*Directions for this task*
Extract every line of the material below and reproduce it faithfully.

------ Given data

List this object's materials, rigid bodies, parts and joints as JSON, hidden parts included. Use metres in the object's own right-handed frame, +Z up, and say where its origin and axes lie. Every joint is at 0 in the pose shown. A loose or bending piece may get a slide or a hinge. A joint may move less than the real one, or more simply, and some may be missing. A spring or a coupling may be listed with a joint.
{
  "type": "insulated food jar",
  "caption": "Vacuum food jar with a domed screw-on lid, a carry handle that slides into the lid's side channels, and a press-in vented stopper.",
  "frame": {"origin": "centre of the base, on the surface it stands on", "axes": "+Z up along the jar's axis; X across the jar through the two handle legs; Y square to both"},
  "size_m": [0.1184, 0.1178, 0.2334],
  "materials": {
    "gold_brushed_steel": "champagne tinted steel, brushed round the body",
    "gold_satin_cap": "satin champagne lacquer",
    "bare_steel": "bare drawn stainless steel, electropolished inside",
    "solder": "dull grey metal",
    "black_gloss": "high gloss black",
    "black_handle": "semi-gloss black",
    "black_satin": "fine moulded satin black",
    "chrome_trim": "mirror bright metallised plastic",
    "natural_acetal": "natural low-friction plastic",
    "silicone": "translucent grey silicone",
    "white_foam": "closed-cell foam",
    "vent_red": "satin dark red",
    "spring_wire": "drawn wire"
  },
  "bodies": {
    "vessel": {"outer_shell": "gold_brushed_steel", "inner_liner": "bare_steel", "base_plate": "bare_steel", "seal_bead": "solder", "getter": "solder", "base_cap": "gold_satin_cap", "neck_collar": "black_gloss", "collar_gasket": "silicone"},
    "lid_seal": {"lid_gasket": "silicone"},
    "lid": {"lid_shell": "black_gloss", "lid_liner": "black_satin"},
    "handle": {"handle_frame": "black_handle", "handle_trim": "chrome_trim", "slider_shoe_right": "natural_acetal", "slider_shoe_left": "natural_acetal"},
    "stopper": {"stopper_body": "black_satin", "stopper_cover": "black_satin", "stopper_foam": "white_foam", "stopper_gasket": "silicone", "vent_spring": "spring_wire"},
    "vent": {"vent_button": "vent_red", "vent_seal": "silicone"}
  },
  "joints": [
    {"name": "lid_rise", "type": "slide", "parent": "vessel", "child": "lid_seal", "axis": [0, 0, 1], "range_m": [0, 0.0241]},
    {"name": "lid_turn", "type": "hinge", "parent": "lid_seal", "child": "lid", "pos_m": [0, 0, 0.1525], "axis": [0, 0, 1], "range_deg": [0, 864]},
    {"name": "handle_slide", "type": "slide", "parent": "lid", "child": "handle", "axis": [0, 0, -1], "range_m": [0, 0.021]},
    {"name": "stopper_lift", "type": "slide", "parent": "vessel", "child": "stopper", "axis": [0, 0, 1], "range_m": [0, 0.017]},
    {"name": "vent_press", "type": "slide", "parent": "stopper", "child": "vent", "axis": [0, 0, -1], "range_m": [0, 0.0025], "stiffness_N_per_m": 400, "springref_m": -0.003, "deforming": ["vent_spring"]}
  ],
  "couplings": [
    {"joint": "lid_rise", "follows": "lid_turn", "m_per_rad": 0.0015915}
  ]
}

------------

*Reply*
List this object's materials, rigid bodies, parts and joints as JSON, hidden parts included. Use metres in the object's own right-handed frame, +Z up, and say where its origin and axes lie. Every joint is at 0 in the pose shown. A loose or bending piece may get a slide or a hinge. A joint may move less than the real one, or more simply, and some may be missing. A spring or a coupling may be listed with a joint.
{
  "type": "insulated food jar",
  "caption": "Vacuum food jar with a domed screw-on lid, a carry handle that slides into the lid's side channels, and a press-in vented stopper.",
  "frame": {"origin": "centre of the base, on the surface it stands on", "axes": "+Z up along the jar's axis; X across the jar through the two handle legs; Y square to both"},
  "size_m": [0.1184, 0.1178, 0.2334],
  "materials": {
    "gold_brushed_steel": "champagne tinted steel, brushed round the body",
    "gold_satin_cap": "satin champagne lacquer",
    "bare_steel": "bare drawn stainless steel, electropolished inside",
    "solder": "dull grey metal",
    "black_gloss": "high gloss black",
    "black_handle": "semi-gloss black",
    "black_satin": "fine moulded satin black",
    "chrome_trim": "mirror bright metallised plastic",
    "natural_acetal": "natural low-friction plastic",
    "silicone": "translucent grey silicone",
    "white_foam": "closed-cell foam",
    "vent_red": "satin dark red",
    "spring_wire": "drawn wire"
  },
  "bodies": {
    "vessel": {"outer_shell": "gold_brushed_steel", "inner_liner": "bare_steel", "base_plate": "bare_steel", "seal_bead": "solder", "getter": "solder", "base_cap": "gold_satin_cap", "neck_collar": "black_gloss", "collar_gasket": "silicone"},
    "lid_seal": {"lid_gasket": "silicone"},
    "lid": {"lid_shell": "black_gloss", "lid_liner": "black_satin"},
    "handle": {"handle_frame": "black_handle", "handle_trim": "chrome_trim", "slider_shoe_right": "natural_acetal", "slider_shoe_left": "natural_acetal"},
    "stopper": {"stopper_body": "black_satin", "stopper_cover": "black_satin", "stopper_foam": "white_foam", "stopper_gasket": "silicone", "vent_spring": "spring_wire"},
    "vent": {"vent_button": "vent_red", "vent_seal": "silicone"}
  },
  "joints": [
    {"name": "lid_rise", "type": "slide", "parent": "vessel", "child": "lid_seal", "axis": [0, 0, 1], "range_m": [0, 0.0241]},
    {"name": "lid_turn", "type": "hinge", "parent": "lid_seal", "child": "lid", "pos_m": [0, 0, 0.1525], "axis": [0, 0, 1], "range_deg": [0, 864]},
    {"name": "handle_slide", "type": "slide", "parent": "lid", "child": "handle", "axis": [0, 0, -1], "range_m": [0, 0.021]},
    {"name": "stopper_lift", "type": "slide", "parent": "vessel", "child": "stopper", "axis": [0, 0, 1], "range_m": [0, 0.017]},
    {"name": "vent_press", "type": "slide", "parent": "stopper", "child": "vent", "axis": [0, 0, -1], "range_m": [0, 0.0025], "stiffness_N_per_m": 400, "springref_m": -0.003, "deforming": ["vent_spring"]}
  ],
  "couplings": [
    {"joint": "lid_rise", "follows": "lid_turn", "m_per_rad": 0.0015915}
  ]
}